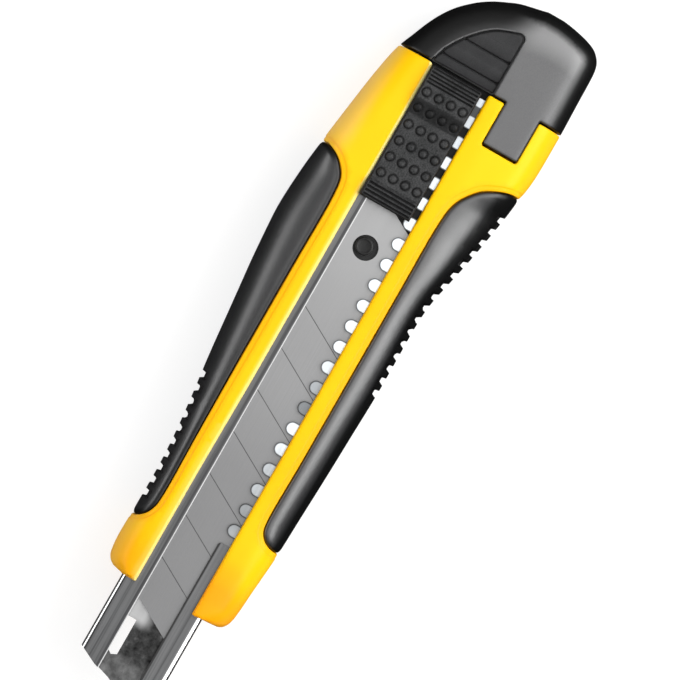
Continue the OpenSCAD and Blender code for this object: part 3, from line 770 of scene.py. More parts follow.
def shell_heights(reg, back=False, thick=1.7, extra_drop=None):
    p, n = surf(reg.V, back)
    h = np.zeros(len(p))
    for tag, r in RADII.items():
        if (reg.G == tag).any():
            # the slot's edge is crisper beside the button
            k = 1 - 0.55 * (p[:, 1] < 0) * (1 - step(p[:, 0], -41, -36)) if tag == "slot" else 1
            h = np.maximum(h, drop(reg.dist(tag), r) * k)
    dg = reg.dist("grip")
    h = h + 0.13 * (1 - step(dg, 1.0, 1.32))
    if extra_drop is not None:
        h = h + extra_drop
    # painted shade: darker along the split line and round the grips, and towards the nose
    edge = np.clip(1 - np.minimum(reg.dist("split"), dg * 0.8) / 1.0, 0, 1) * 0.6
    x, y = reg.V[:, 0], p[:, 1]
    edge = np.clip(edge + (0.75 * step(x, 47, 55) + 0.15 * step(x, 40, 48)) * np.where(y > 0, 1, 0.75), 0, 1)
    # painted light: lighter at the right side's rear and in a streak by the right nose
    painted_light = step(y, 9.5, 13) * (1 - step(x, -40, -30)) + 0.7 * step(x, 36, 40) * (1 - step(x, 48, 50)) * step(y, 11.5, 12.8) * (1 - step(y, 14, 15))
    # painted highlight along the slot's left edge
    painted_highlight = np.zeros(len(x))
    if not back:
        ds = reg.dist("slot")
        painted_highlight = (y < 0) * np.where(x > -37, 0.8 * (1 - step(ds, 0.15, 1.0)), 1 - step(ds, 0.35, 0.7))
    # painted rim light along the left side and at the nose's left tip
    rim = 0.9 * step(-y, 11.5, 15.5) * (1 - step(x, -46, -38))
    edge = np.where(rim > 0.1, np.minimum(edge, 0.2), edge)
    tip = 0.3 * step(-y, 10.3, 13.2) * step(x, 44, 49)
    rim, edge = np.maximum(rim, tip), np.where(tip > 0.05, np.minimum(edge, 0.6), edge)
    edge = edge + 0.4 * step(x, 44, 48) * (y > 0) * (1 - step(y, 12, 13.6)) * (1 - step(x, 52, 56))
    # painted shade in the little ledge round each grip
    edge = np.maximum(edge, (0.75 * np.exp(-((dg - 1.2) / 0.2) ** 2) + 0.3 * (dg < 1.1)) * np.where(y > 0, 0.6, 1.0))
    # painted shade towards the outer side of the right rear
    edge = np.maximum(edge, 0.42 * step(y, 20.5, 23.5) * (1 - step(x, -52, -48)))
    top, bot = p - n * h[:, None], p - n * (np.maximum(h, 0) + thick)[:, None]
    if not back:
        # nothing of the skin stands in the slider's slot, or in the channel that the rail fills
        sd = np.where(p[:, 1] > 0, 1.0, -1.0)
        lim = np.where(sd > 0, 9.9, 9.8)
        slot = np.where(sd > 0, 7.25, 6.4)
        wide = np.where(sd > 0, curve(RIGHT, x), -curve(LEFT, x))
        cy = np.minimum(9.6, wide - 0.02)
        lid = p[:, 1] * sd < cy
        full = slot + (np.maximum(p[:, 1] * sd, slot) - slot) * (lim + 0.1 - slot) / (cy - slot)
        k = step(x, 54, 56.5)
        for P, m in ((top, 0.1), (bot, 0.0)):
            a = P[:, 1] * sd
            low = P[:, 2] < 17.42 + m
            b = np.where(lid, a + k * (np.minimum(full, lim + m) - a), np.where(low, np.maximum(a, lim + m), a))
            P[:, 1] = sd * np.where(x > 45, np.maximum(b, slot), b)
            P[lid & low, 2] = 17.42 + m
    return (top, bot,
            {"edge": np.clip(edge, 0, 1), "painted_light": np.clip(painted_light, 0, 1), "painted_highlight": painted_highlight, "rim": rim})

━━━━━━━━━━

- Stated task
Write out the full listing exactly as given.

- Answer to this task
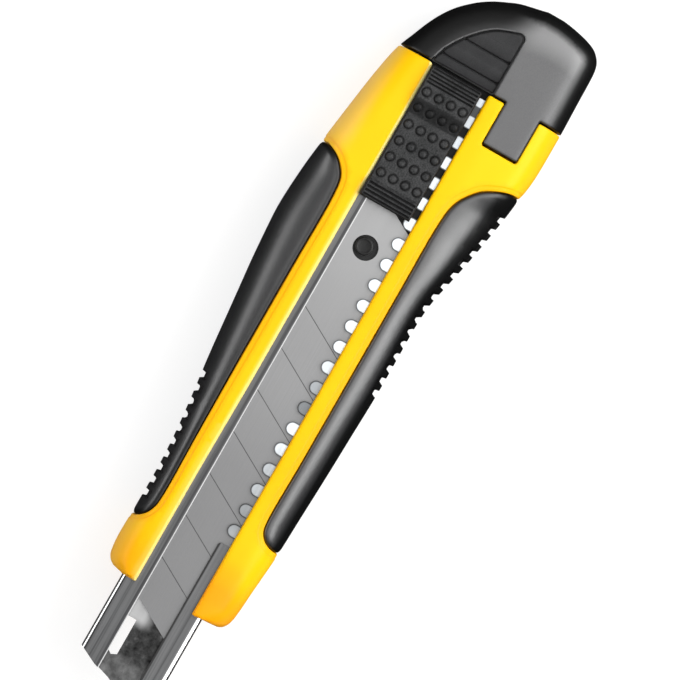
Continue the OpenSCAD and Blender code for this object: part 3, from line 770 of scene.py. More parts follow.
def shell_heights(reg, back=False, thick=1.7, extra_drop=None):
    p, n = surf(reg.V, back)
    h = np.zeros(len(p))
    for tag, r in RADII.items():
        if (reg.G == tag).any():
            # the slot's edge is crisper beside the button
            k = 1 - 0.55 * (p[:, 1] < 0) * (1 - step(p[:, 0], -41, -36)) if tag == "slot" else 1
            h = np.maximum(h, drop(reg.dist(tag), r) * k)
    dg = reg.dist("grip")
    h = h + 0.13 * (1 - step(dg, 1.0, 1.32))
    if extra_drop is not None:
        h = h + extra_drop
    # painted shade: darker along the split line and round the grips, and towards the nose
    edge = np.clip(1 - np.minimum(reg.dist("split"), dg * 0.8) / 1.0, 0, 1) * 0.6
    x, y = reg.V[:, 0], p[:, 1]
    edge = np.clip(edge + (0.75 * step(x, 47, 55) + 0.15 * step(x, 40, 48)) * np.where(y > 0, 1, 0.75), 0, 1)
    # painted light: lighter at the right side's rear and in a streak by the right nose
    painted_light = step(y, 9.5, 13) * (1 - step(x, -40, -30)) + 0.7 * step(x, 36, 40) * (1 - step(x, 48, 50)) * step(y, 11.5, 12.8) * (1 - step(y, 14, 15))
    # painted highlight along the slot's left edge
    painted_highlight = np.zeros(len(x))
    if not back:
        ds = reg.dist("slot")
        painted_highlight = (y < 0) * np.where(x > -37, 0.8 * (1 - step(ds, 0.15, 1.0)), 1 - step(ds, 0.35, 0.7))
    # painted rim light along the left side and at the nose's left tip
    rim = 0.9 * step(-y, 11.5, 15.5) * (1 - step(x, -46, -38))
    edge = np.where(rim > 0.1, np.minimum(edge, 0.2), edge)
    tip = 0.3 * step(-y, 10.3, 13.2) * step(x, 44, 49)
    rim, edge = np.maximum(rim, tip), np.where(tip > 0.05, np.minimum(edge, 0.6), edge)
    edge = edge + 0.4 * step(x, 44, 48) * (y > 0) * (1 - step(y, 12, 13.6)) * (1 - step(x, 52, 56))
    # painted shade in the little ledge round each grip
    edge = np.maximum(edge, (0.75 * np.exp(-((dg - 1.2) / 0.2) ** 2) + 0.3 * (dg < 1.1)) * np.where(y > 0, 0.6, 1.0))
    # painted shade towards the outer side of the right rear
    edge = np.maximum(edge, 0.42 * step(y, 20.5, 23.5) * (1 - step(x, -52, -48)))
    top, bot = p - n * h[:, None], p - n * (np.maximum(h, 0) + thick)[:, None]
    if not back:
        # nothing of the skin stands in the slider's slot, or in the channel that the rail fills
        sd = np.where(p[:, 1] > 0, 1.0, -1.0)
        lim = np.where(sd > 0, 9.9, 9.8)
        slot = np.where(sd > 0, 7.25, 6.4)
        wide = np.where(sd > 0, curve(RIGHT, x), -curve(LEFT, x))
        cy = np.minimum(9.6, wide - 0.02)
        lid = p[:, 1] * sd < cy
        full = slot + (np.maximum(p[:, 1] * sd, slot) - slot) * (lim + 0.1 - slot) / (cy - slot)
        k = step(x, 54, 56.5)
        for P, m in ((top, 0.1), (bot, 0.0)):
            a = P[:, 1] * sd
            low = P[:, 2] < 17.42 + m
            b = np.where(lid, a + k * (np.minimum(full, lim + m) - a), np.where(low, np.maximum(a, lim + m), a))
            P[:, 1] = sd * np.where(x > 45, np.maximum(b, slot), b)
            P[lid & low, 2] = 17.42 + m
    return (top, bot,
            {"edge": np.clip(edge, 0, 1), "painted_light": np.clip(painted_light, 0, 1), "painted_highlight": painted_highlight, "rim": rim})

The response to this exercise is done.